By 1882, Foote was ready to tackle an extended essay in the chamber
music medium. The result was the Trio in C Minor for Piano, Violin and
Cello, Op. 5. Using similar works by Mendelssohn and Schumann as his point
of departure, he determined to make his Piano Trio the work that would establish
his artistic reputation. Composed swiftly and first performed on 8th April
1882, the piece was withdrawn by the composer for further revision. While on
vacation in France in 1883, the Trio was
overhauled, simplifying many of the piano textures and was published in its
final version in 1884.
Twenty-five years separate Foote's Trio No.2 in B-flat Major, Op. 65
from its predecessor. Whereas the earlier work was presented at the beginning
of the composer's career, the later work reveals the refinement of a mature
artist. While unmistakably in the romantic idiom, Foote expanded his harmonic
language, freed up the rhythmic structure of his melodic lines and displays an
increased subtlety of instrumental colour. Foote scholar, Nicholas Tawa, finds
a theme in the opening movement Native American in tone, a feature enhanced by
the open sonorities.
The Melody for violin and piano, Op. 44, composed in the last
year of the nineteenth century, is as the title suggests, a straightforward
song.

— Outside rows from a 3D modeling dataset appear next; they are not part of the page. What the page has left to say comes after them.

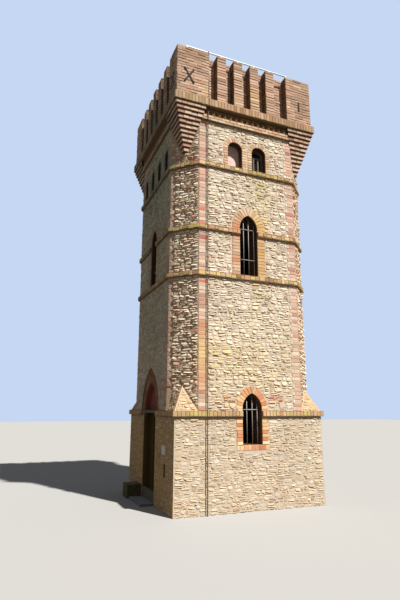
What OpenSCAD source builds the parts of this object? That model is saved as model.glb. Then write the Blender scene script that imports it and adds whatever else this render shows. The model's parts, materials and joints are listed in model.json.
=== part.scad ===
// Square Gothic Revival lookout tower: rubble walls with cut-off brick corners,
// pointed and round-headed windows, stepped corner corbels and a slotted parapet.
// Millimetres, +Z up, origin at the centre of the footprint on the ground.
// The entrance faces -Y and the side with the paired top windows faces +X.

/* [Plan] */
// Width of the tower across its flat faces
shaft_w = 3500; // [3300:10:3800]
// Length cut off each face at the 45 degree corners
corner_cut = 510; // [440:10:560]
// Wall thickness up to the first floor
wall_low_t = 450; // [440:5:500]
// Wall thickness between the first and second floors
wall_mid_t = 390; // [380:5:420]
// Wall thickness above the second floor
wall_top_t = 330; // [310:5:360]

/* [Levels] */
// Height of the square base
base_h = 1985; // [1940:5:2050]
// Height of the plain storey between the base and the second string course
plain_storey_h = 2865; // [2700:5:3000]
// Height from the lancet sill to the third string course
upper_string_rise = 965; // [900:5:1000]
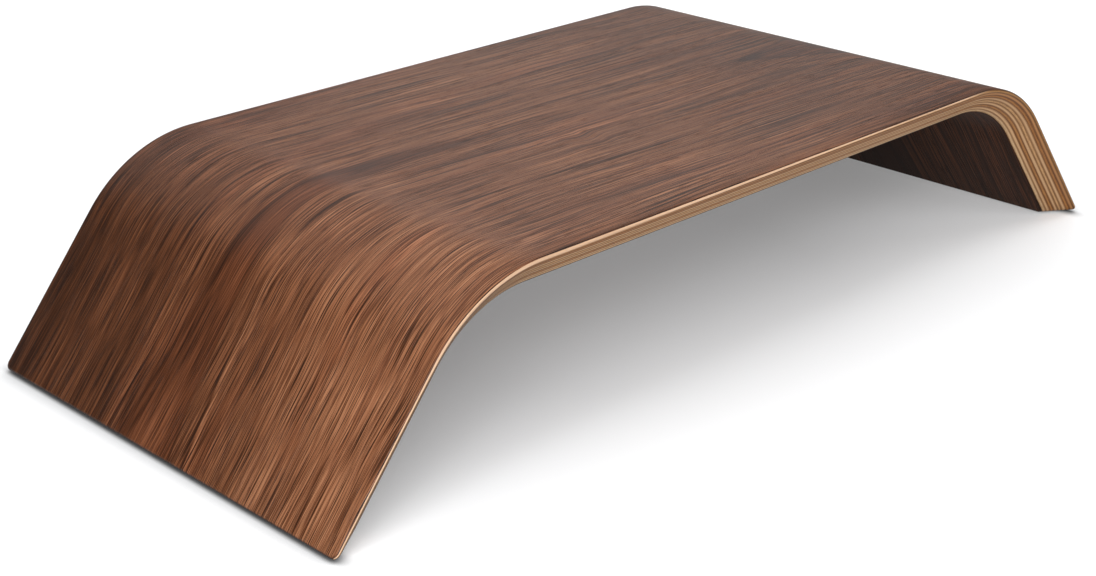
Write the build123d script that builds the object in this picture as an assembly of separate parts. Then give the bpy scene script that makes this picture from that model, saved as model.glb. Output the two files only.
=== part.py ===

Beginning with a piano introduction derived in equal parts from
hymn-tunes and parlour songs, the violin spins a lovely melody, with just a
hint of Schumann's Ich grolle nicht suggested. A brief episode based on
a rising motif provides contrast before an expanded return to the opening
material. A couple of magical modulations and a wisp of violin melody bring the
song to its conclusion.
Foote thought highly of his more compact works for violin and piano,
considering the Ballade in F minor, Op. 69 the best. The influence of
Dvorak can be heard in the modal inflections of the melody, but it is Foote's
characteristic reserve and distinctive piano writing that dominates. The work
is in simple A-B-A form, opening with a song-inspired melody, leading to a more
agitated middle section before returning to the opening material, ending with a
brief coda based on the violin's triplet figure.